**What you are asked to do**.
In the listing that follows, count every line with the word "FreeCAD" in it and write only the total.

##### Recorded data

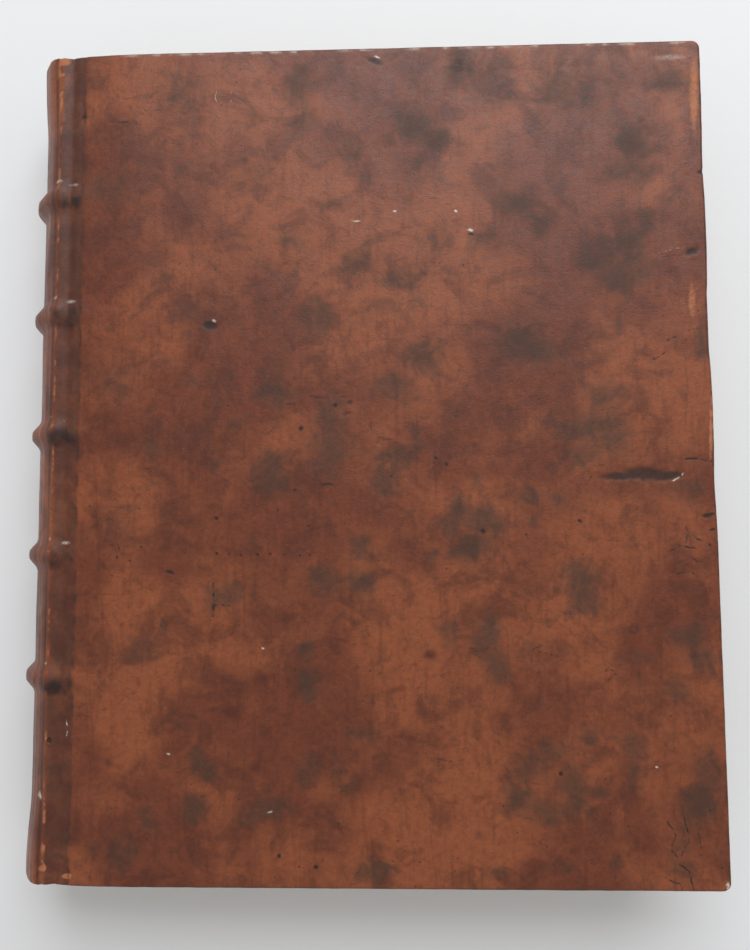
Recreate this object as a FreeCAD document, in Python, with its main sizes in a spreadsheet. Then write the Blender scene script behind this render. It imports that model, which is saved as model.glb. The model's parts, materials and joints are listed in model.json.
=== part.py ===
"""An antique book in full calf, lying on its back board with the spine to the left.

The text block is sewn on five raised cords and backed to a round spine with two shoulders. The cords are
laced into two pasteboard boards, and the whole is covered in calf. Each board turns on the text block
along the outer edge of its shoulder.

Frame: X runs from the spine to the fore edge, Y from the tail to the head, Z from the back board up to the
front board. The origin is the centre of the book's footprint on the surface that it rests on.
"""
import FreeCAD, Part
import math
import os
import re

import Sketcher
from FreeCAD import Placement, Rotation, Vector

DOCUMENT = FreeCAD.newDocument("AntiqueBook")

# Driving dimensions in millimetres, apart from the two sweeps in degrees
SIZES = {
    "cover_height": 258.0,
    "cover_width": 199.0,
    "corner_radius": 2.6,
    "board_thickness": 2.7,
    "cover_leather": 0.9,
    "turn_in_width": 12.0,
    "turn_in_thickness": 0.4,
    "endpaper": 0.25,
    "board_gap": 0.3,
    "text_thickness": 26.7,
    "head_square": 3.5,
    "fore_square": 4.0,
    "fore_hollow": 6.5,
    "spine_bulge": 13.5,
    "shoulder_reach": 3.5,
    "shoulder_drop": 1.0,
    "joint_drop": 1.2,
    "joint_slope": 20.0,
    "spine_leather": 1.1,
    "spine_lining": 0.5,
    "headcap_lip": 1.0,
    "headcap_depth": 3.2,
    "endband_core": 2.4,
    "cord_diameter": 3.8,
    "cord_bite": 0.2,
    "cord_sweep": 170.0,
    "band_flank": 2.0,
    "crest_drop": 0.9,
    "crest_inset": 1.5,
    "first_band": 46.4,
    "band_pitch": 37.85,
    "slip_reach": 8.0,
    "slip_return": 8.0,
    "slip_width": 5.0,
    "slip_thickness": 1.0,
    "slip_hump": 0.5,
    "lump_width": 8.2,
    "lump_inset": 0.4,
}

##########

**Solution**.
4